Hefetz’s Interrogator Says There Was No Undue Pressure in Netanyahu Trial

The public corruption trial of Benjamin Netanyahu, the former Prime Minister of Israel is ongoing. In the most recent development, a prominent police interrogator testified on Monday that no undue pressure had been placed on Netanyahu’s former aide in order to get him to become a witness for the state. Nir Schwartz, a police interrogator, went through the entire list of accusations that have been used by the defense team of Netanyahu in the Jerusalem District Court for undermining the testimony of the state’s witness, Nir Hefetz. The prosecution has been armed with some powerful ammunition thanks to Hefetz in Case 4,000 for proving media bribery against the former premier.

However, the witness has also claimed that he was abused during interrogation by the police. The defense team of Netanyahu has said that the witness had been coerced into turning on the former premier, which would mean that his accusations have no credibility. According to Schwartz, they had provided Hefetz with proper food and even double portions sometimes and he had also been allowed standard levels of sleep during the interrogation process. Hefetz had claimed that some levels of sleep and food deprivation had been used against him during the interrogation. 

It was acknowledged by the police investigator that Hefetz had had a number of bug bites one day upon emerging from his prison cell, but said that this had been unintentional. He also added that Hefetz had healed within a day and hadn’t thrown the witness from defending his narrative. He did say that the request for a doctor had taken a day, but this was only because this is how long it takes for getting a doctor, keeping in mind the unusual hour when Hefetz had asked for one. He asserted that they had not withheld any medical attention from Hefetz. 

According to Hefetz, since the police decided what times to arrest and interrogate him, it was their responsibility to make arrangements for medical attention, even if the time was unusual. Another admission that Schwartz made was that some undue pressure had been placed on Hefetz from Yaniv Peleg, another police interrogator, to change his lawyer and opt for one who was more willing to reach a plea deal. However, Schwartz said that he had interfered and stopped Peleg. Hefetz and the prosecution have said that it was apparent that an immunity deal would be made and Hefetz would mostly do so for avoiding jail time and telling the truth.

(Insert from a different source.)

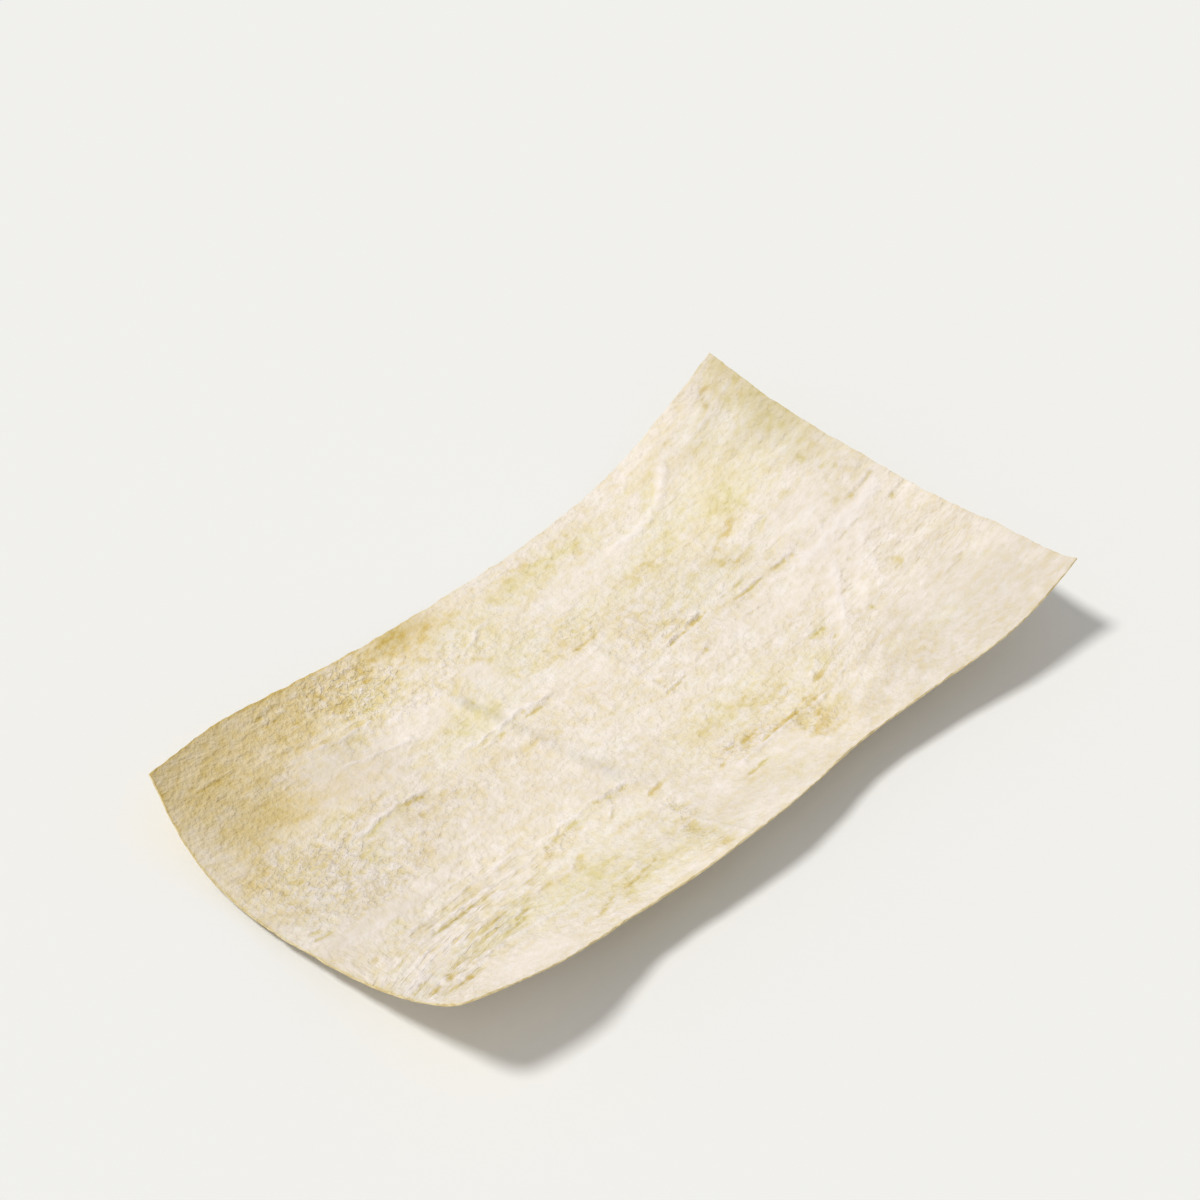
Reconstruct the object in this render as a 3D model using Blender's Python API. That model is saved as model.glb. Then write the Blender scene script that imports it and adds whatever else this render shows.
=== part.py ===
"""One sheet of dried kelp, shaved thin and cut to a rectangle, lying on the flat of its middle.

Metres, +Z up. X runs along the sheet and Y across it, from the near side to the far one. The sheet
rests on z = 0, and the origin is the middle of its footprint. As it dried, its near side rolled up
over the whole length, its two far corners curled on their own, and the near left corner curled
further than the side that it is part of.
"""

import math

import bmesh
import bpy
from mathutils import Matrix, Vector

MM = 0.001

NODE = "kelp_sheet"

# The sheet as it was cut, before it dried
LENGTH = 208 * MM
WIDTH = 122 * MM
THICKNESS = 0.4 * MM

# Even cells over the sheet, each split into two triangles
CELLS_ALONG = 60
CELLS_ACROSS = 30

# How far each cut side strays outward, in millimetres, at even stations along it: the long sides
# from left to right, and the ends from the near side to the far one
FAR_STRAY = (-3.5, -0.5, -0.5, -1.5, -2.0, -2.5, -1.0, 1.0, 1.5)
NEAR_STRAY = (-3.0, 0.0, -2.5, -0.5, 0.0, -3.5, -2.0, 1.5, 0.5)
LEFT_STRAY = (-0.5, 0.5, 2.0, 2.0, -0.5)
RIGHT_STRAY = (-1.0, 2.0, -0.5, -2.5, -2.5)

# Rounding of each corner, by which way it lies from the middle: along, then across
CORNER_RADII = {
    (-1, 1): 1.5 * MM,
    (1, 1): 1.0 * MM,
    (1, -1): 1.5 * MM,
    (-1, -1): 9.0 * MM,
}

# Each curl: the way it faces, in degrees from +X, its distance from the middle, and its radius
CURLS = {
    "far left corner": (114, 53 * MM, 50 * MM),
    "far right corner": (9, 50 * MM, 90 * MM),
    "near left corner": (-144, 50 * MM, 160 * MM),
    "near side": (-90, 10 * MM, 90 * MM),
}

# The patch that touches the table, and the slow ripple that lifts the rest of the flat off it
REST_MIDDLE = (-4 * MM, 9 * MM)
REST_HALF_LENGTH = 34 * MM
REST_HALF_WIDTH = 15 * MM
RIPPLE_FADE = 1.9
RIPPLE_HEIGHT = 0.9 * MM
RIPPLE_LENGTH = 58 * MM
RIPPLE_WIDTH = 47 * MM
RIPPLE_SLANT = 35

SHEET_COLOUR = (0.76, 0.67, 0.49, 1.0)
SHEET_ROUGHNESS = 0.72
SHARP_ANGLE = 40


def clear_scene():
    for item in list(bpy.data.objects):
        bpy.data.objects.remove(item, do_unlink=True)


def stray(stations, share):
    """How far a side strays outward at a share of its way, on a smooth curve through its stations."""
    spans = len(stations) - 1
    first = min(int(share * spans), spans - 1)
    step = share * spans - first
    before = stations[max(first - 1, 0)]
    start = stations[first]
    end = stations[first + 1]
    after = stations[min(first + 2, spans)]
    bend = 2 * before - 5 * start + 4 * end - after
    twist = 3 * (start - end) + after - before
    return (start + 0.5 * step * (end - before + step * (bend + step * twist))) * MM


def rounded(u, v):
    """Bring a point of a corner's square in, so that the square becomes a quarter of a disc."""
    side = (1 if u > 0 else -1, 1 if v > 0 else -1)
    radius = CORNER_RADII[side]
    centre_u = side[0] * (LENGTH / 2 - radius)
    centre_v = side[1] * (WIDTH / 2 - radius)
    along = (u - centre_u) * side[0] / radius
    across = (v - centre_v) * side[1] / radius
    if along <= 0 or across <= 0:
        return u, v
    pulled_u = centre_u + side[0] * radius * along * math.sqrt(max(1 - across * across / 2, 0))
    pulled_v = centre_v + side[1] * radius * across * math.sqrt(max(1 - along * along / 2, 0))
    return pulled_u, pulled_v


def cut_point(along, across):
    """A point of the cut sheet laid out flat, from its place between the sides (-1 to 1 each way)."""
    if along > 0:
        end_stray = stray(RIGHT_STRAY, (across + 1) / 2)
    else:
        end_stray = -stray(LEFT_STRAY, (across + 1) / 2)
    if across > 0:
        side_stray = stray(FAR_STRAY, (along + 1) / 2)
    else:
        side_stray = -stray(NEAR_STRAY, (along + 1) / 2)
    u = along * LENGTH / 2 + end_stray * along * along
    v = across * WIDTH / 2 + side_stray * across * across
    return rounded(u, v)


def ripple(u, v):
    """Height of the slow ripple, which dies out on the patch that touches the table."""
    reach = math.hypot((u - REST_MIDDLE[0]) / REST_HALF_LENGTH, (v - REST_MIDDLE[1]) / REST_HALF_WIDTH)
    fade = min(max((reach - 1) / (RIPPLE_FADE - 1), 0), 1)
    fade = fade * fade * (3 - 2 * fade)
    slant = math.radians(RIPPLE_SLANT)
    first = math.sin(2 * math.pi * (u * math.cos(slant) + v * math.sin(slant)) / RIPPLE_LENGTH)
    second = math.cos(2 * math.pi * (v * math.cos(slant) - u * math.sin(slant)) / RIPPLE_WIDTH)
    return RIPPLE_HEIGHT * fade * (2 + first + second) / 4


def curled(u, v):
    """Roll a point of the flat sheet up each curl that it lies on, keeping lengths as they were."""
    place = Vector((u, v, ripple(u, v)))
    for facing, start, radius in CURLS.values():
        way = Vector((math.cos(math.radians(facing)), math.sin(math.radians(facing)), 0))
        past = u * way.x + v * way.y - start
        if past > 0:
            turn = past / radius
            place += way * (radius * math.sin(turn) - past)
            place.z += radius * (1 - math.cos(turn))
    return place


def sheet_material():
    material = bpy.data.materials.new("dried_kelp")
    material.use_nodes = True
    shader = material.node_tree.nodes["Principled BSDF"]
    shader.inputs["Base Color"].default_value = SHEET_COLOUR
    shader.inputs["Roughness"].default_value = SHEET_ROUGHNESS
    shader.inputs["Metallic"].default_value = 0.0
    return material


def underside():
    """The sheet's lower face as a mesh: a grid, cut to outline, curled and split into triangles."""
    bm = bmesh.new()
    bmesh.ops.create_grid(bm, x_segments=CELLS_ALONG, y_segments=CELLS_ACROSS, size=1)
    for vert in bm.verts:
        vert.co = curled(*cut_point(vert.co.x, vert.co.y))
    bmesh.ops.triangulate(bm, faces=bm.faces, quad_method="FIXED")
    mesh = bpy.data.meshes.new(NODE)
    bm.to_mesh(mesh)
    bm.free()
    return mesh


def centre_on_origin(sheet):
    """Shift the sheet so that the middle of the finished solid's footprint is the origin."""
    solid = sheet.evaluated_get(bpy.context.evaluated_depsgraph_get())
    xs = [corner[0] for corner in solid.bound_box]
    ys = [corner[1] for corner in solid.bound_box]
    middle = Vector((min(xs) + max(xs), min(ys) + max(ys), 0)) / 2
    sheet.data.transform(Matrix.Translation(-middle))


def make_sheet():
    """The thin solid: the lower face with an upper one a thickness above it and a rim between."""
    mesh = underside()
    sheet = bpy.data.objects.new(NODE, mesh)
    bpy.context.scene.collection.objects.link(sheet)
    mesh.materials.append(sheet_material())
    solidify = sheet.modifiers.new("thickness", "SOLIDIFY")
    solidify.thickness = THICKNESS
    solidify.offset = 1
    centre_on_origin(sheet)
    mesh.shade_smooth()
    mesh.set_sharp_from_angle(angle=math.radians(SHARP_ANGLE))
    return sheet


def main():
    clear_scene()
    make_sheet()


main()
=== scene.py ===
"""The looks of one sheet of dried kelp: its fine relief, fibres, stains and tears, on a plain pale floor.

The sheet is made again here from the named sizes that its solid has, on a much finer grid, with the
relief of its surface worked into the mesh. Sizes and places are in millimetres on the sheet as it was
cut and laid out flat, u along it and v across it from the near side to the far one. The mesh is in
metres, +Z up, X along the sheet.
"""

import math
from types import SimpleNamespace

import bpy
import numpy as np
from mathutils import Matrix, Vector, noise


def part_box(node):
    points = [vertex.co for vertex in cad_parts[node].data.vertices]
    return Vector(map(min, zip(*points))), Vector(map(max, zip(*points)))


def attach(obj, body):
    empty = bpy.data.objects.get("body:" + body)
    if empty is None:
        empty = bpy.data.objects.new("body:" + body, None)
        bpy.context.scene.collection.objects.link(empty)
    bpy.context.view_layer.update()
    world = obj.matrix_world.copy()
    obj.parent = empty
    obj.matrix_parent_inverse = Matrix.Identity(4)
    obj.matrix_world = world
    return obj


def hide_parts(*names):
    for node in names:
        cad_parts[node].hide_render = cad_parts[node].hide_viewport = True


MM = 0.001
NODE = "kelp_sheet"
PLACE = "cut_place"

# The sheet as it was cut, and how its sides stray from straight, as in its solid
LENGTH = 208
WIDTH = 122
THICKNESS = 0.4
FAR_STRAY = (-3.5, -0.5, -0.5, -1.5, -2.0, -2.5, -1.0, 1.0, 1.5)
NEAR_STRAY = (-3.0, 0.0, -2.5, -0.5, 0.0, -3.5, -2.0, 1.5, 0.5)
LEFT_STRAY = (-0.5, 0.5, 2.0, 2.0, -0.5)
RIGHT_STRAY = (-1.0, 2.0, -0.5, -2.5, -2.5)
CORNER_RADII = {(-1, 1): 1.5, (1, 1): 1.0, (1, -1): 1.5, (-1, -1): 9.0}

# Each curl: the way it faces in degrees from +X, its distance from the middle, and its radius
CURLS = {
    "far left corner": (114, 53, 50),
    "far right corner": (9, 50, 90),
    "near left corner": (-144, 50, 160),
    "near side": (-90, 10, 90),
}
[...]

Schwartz said that the police had pressured the witness into providing a truthful and full narrative, but hadn’t tried to lead him to any specific details or dates. The prosecution and Hefetz himself said that his text messages had been shown to him sometimes for refreshing his memory, in case he didn’t remember. This kind of intervention is permitted. One of the most controversial aspects of Schwartz’s testimony was his statement that he did not remember who had ordered him to call a third party who had some undefined romantic connection with Hefetz.